Pour autant, face à la multiplication des situations de stress consécutives au dérèglement climatique, à l’utilisation accrue de pesticides, à l’appauvrissement des sols et à la prolifération des éléments pathogènes, les plantes ont de plus en plus de mal à lutter. L’homme dispose d’un arsenal diversifié de méthodes et de procédés pour accompagner les plantes dans leur lutte. Sélection variétale et génie génétique, gestion intégrée des cultures (par des pratiques agronomiques ou par contrôle biologique), utilisation de produits chimiques ou techniques culturales avancées (utilisation de drones ou de systèmes intelligents). Pour autant, depuis le début des années 1950 et la découverte des vertus de l’utilisation des algues sur la croissance racinaire des plantes, la recherche d’une voie alternative, respectueuse de la plante et de son environnement s’est développée autour de la notion de biostimulation.
Les différents types de biostimulants
Plus que par leurs constituants ou leur nature, ce sont leurs mécanismes d’action et leurs revendications qui vont définir les biostimulants. Ils peuvent être classés en plusieurs catégories, chacune avec ses propres mécanismes d’action et avantages.
Les biostimulants microbiens
Les biostimulants microbiens incluent les bactéries et les champignons qui interagissent avec les plantes pour améliorer leur croissance. Les bactéries fixatrices d’azote, par exemple, convertissent l’azote atmosphérique en une forme utilisable par les plantes. Les mycorhizes, des champignons qui vivent en symbiose avec les racines des plantes, augmentent la surface d’absorption des racines, facilitant ainsi l’absorption de l’eau et des nutriments.
Exemples et applications
– Rhizobium : bactéries aérobies présentes naturellement dans le sol, elles sont utilisées principalement avec les légumineuses (fabacées), fixent l’azote atmosphérique, réduisant ainsi le besoin en engrais azotés.

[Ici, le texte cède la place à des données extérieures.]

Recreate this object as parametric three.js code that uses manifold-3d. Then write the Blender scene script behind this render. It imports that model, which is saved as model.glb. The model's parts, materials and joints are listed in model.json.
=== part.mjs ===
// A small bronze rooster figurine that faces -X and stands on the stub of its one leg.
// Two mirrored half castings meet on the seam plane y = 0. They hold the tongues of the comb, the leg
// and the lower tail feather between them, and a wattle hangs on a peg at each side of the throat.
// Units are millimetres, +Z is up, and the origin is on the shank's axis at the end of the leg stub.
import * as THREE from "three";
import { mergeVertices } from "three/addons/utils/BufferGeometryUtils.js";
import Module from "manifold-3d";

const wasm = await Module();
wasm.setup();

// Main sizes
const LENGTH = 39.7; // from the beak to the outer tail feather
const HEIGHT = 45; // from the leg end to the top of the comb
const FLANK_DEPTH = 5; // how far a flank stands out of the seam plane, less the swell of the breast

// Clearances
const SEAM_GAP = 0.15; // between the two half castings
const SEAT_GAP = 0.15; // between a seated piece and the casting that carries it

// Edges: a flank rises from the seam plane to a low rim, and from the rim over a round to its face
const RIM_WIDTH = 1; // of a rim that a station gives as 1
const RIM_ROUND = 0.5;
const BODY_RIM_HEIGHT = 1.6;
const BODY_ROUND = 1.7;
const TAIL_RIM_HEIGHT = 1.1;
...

– Mycorhizes : appliqués à une variété de cultures, des céréales aux légumes, ils augmentent la résistance aux stress et améliorent la nutrition des plantes.
Biostimulants d’origine végétale
Ces biostimulants sont dérivés d’algues, d’acides humiques et fulviques, et d’autres extraits végétaux. Les extraits d’algues, par exemple, sont riches en hormones de croissance naturelles et autres composés bénéfiques qui stimulent la croissance des plantes et augmentent leur résistance aux stress abiotiques.
Avantages et mécanismes d’action
– Extraits d’algues : ils facilitent la photosynthèse et renforcent la tolérance aux conditions environnementales difficiles.
– Acides humiques et fulviques : ils améliorent la structure du sol, augmentent la capacité de rétention d’eau et facilitent l’absorption des nutriments. Ils renforcent également la tolérance au stress abiotique et stimulent la croissance des plantes.
Biostimulants à base de composés organiques
Les acides aminés et les hydrolysats de protéines font partie de cette catégorie. Ils fournissent les blocs de construction essentiels pour la croissance cellulaire et aident les plantes à se rétablir après des périodes de stress.
Impact sur la croissance et la santé des plantes
– Acides aminés : utilisés pour la synthèse des protéines, ils jouent un rôle crucial dans la croissance et le développement des plantes.
– Hydrolats de protéines : il s’agit d’un groupe de biostimulants végétaux qui sont produits par hydrolyse enzymatique et/ou chimique et contiennent un mélange de peptides et d’acides aminés. Ils peuvent également contenir d’autres composés susceptibles de contribuer à leur action biostimulante, tels que des glucides, des phénols, des éléments minéraux, des phytohormones et d’autres composés organiques. Selon des études scientifiques, ils aident à la récupération des plantes après des stress et stimulent la croissance notamment par l’augmentation du métabolisme du carbone et de l’azote, l’amélioration du métabolisme secondaire, la régulation positive des gènes codant pour l’absorption des nitrates, et la stimulation des activités enzymatiques liées à l’absorption du fer par les racines.